In April, when her submersible crested the ridge of a submerged volcano 600 metres below the ocean surface in the Galápagos marine reserve, its powerful headlights revealed a previously undiscovered coral reef teeming with marine life.
“Having studied deep sea coral for almost two decades and never seeing any live in its natural habitat, I could see a wonderful ecosystem in all its 3D glory, with coral polyps feeding a foot away on the other side of a Plexiglas plate in the submersible Alvin,” Taylor said.
Her experience shows why marine scientists have descended for decades into the depths of the oceans in submersibles, similar to the Titan sub missing on a tourist expedition to the Titanic.
They are protected from crushing pressure by titanium alloy walls that are typically about 7cm thick. For every 10 metres’ depth below water, the pressure increases by one atmosphere.
Alvin, operated by the Woods Hole Oceanographic Institution in the US, is a veteran craft, originally commissioned in 1964 as one of the world’s first deep-ocean submersibles.
Discoveries during 5,000 dives over six decades have included the first deep-sea hydrothermal vents and the first survey of the Titanic wreck at a depth of 3,800 metres in 1986.
Woods Hole says Alvin “has remained state-of-the-art as a result of numerous overhauls and upgrades over its lifetime”. Seven reversible thrusters enable Alvin to hover in the water, manoeuvre over rugged terrain or rest on the seabed. Two robotic arms can manipulate instruments and obtain samples.
A handful of other countries maintain deep-ocean research submersibles. Like Alvin, Japan’s Shinkai can take three people down to 6,500 metres, giving access to 99 per cent of the ocean floor. China’s Jiaolong can descend slightly deeper — to 7,000 metres.
But the Five Deeps expedition, privately funded by the US investor and explorer Victor Vescovo, holds an unbeatable record for deep dives. In 2018 and 2019 his submarine, called Limiting Factor, took him down to the deepest points of the planet’s five oceans — including the bottom of the Mariana Trench in the Pacific, 10,924 metres below the surface.
UK businessman Hamish Harding, one of those on board the missing Titan submersible, travelled to the Mariana Trench with Vescovo in 2021.
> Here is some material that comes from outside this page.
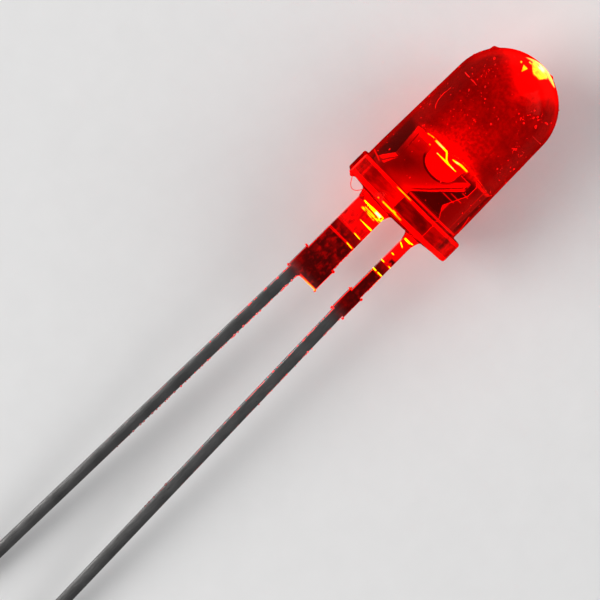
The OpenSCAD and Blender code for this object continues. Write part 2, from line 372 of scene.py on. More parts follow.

For all its scientific rewards, a research trip deep into the ocean was not always a comfortable voyage, said Nicolai Roterman of the University of Portsmouth.
“We had to avoid drinking for 12 hours prior to the eight-hour dive [in Japan’s Shinkai] to keep the bladder empty, which meant I was already a little dehydrated at the start of the dive,” Roterman said. “The conditions are cramped with no room for standing up straight or stretching out, which can lead to numbness and cramp in the limbs.”
There were still relatively few human-occupied submersibles available for deep-ocean research, said Ben Webber of the Climate Research Unit at the University of East Anglia.
“They have provided unique insights into deep-ocean environments and allow scientists to directly observe and experience the deep ocean,” said Webber. “However, in recent decades autonomous and remotely operated submersibles have become increasingly common.”
The British Antarctic Survey, for example, operates several robotic subs to monitor the polar oceans, but none that carry humans. “The issues are similar to those in space exploration,” said Alex Brearley, a BAS oceanographer. “There will be some cases where you want a mission with a crew but usually an autonomous craft is adequate — and far less expensive.”
But for Taylor of Essex university, her recent discovery of a scientifically significant coral reef off the Galápagos islands fully justified a dive in Alvin. “We saw so much more than would have been possible with an autonomous sub,” she said.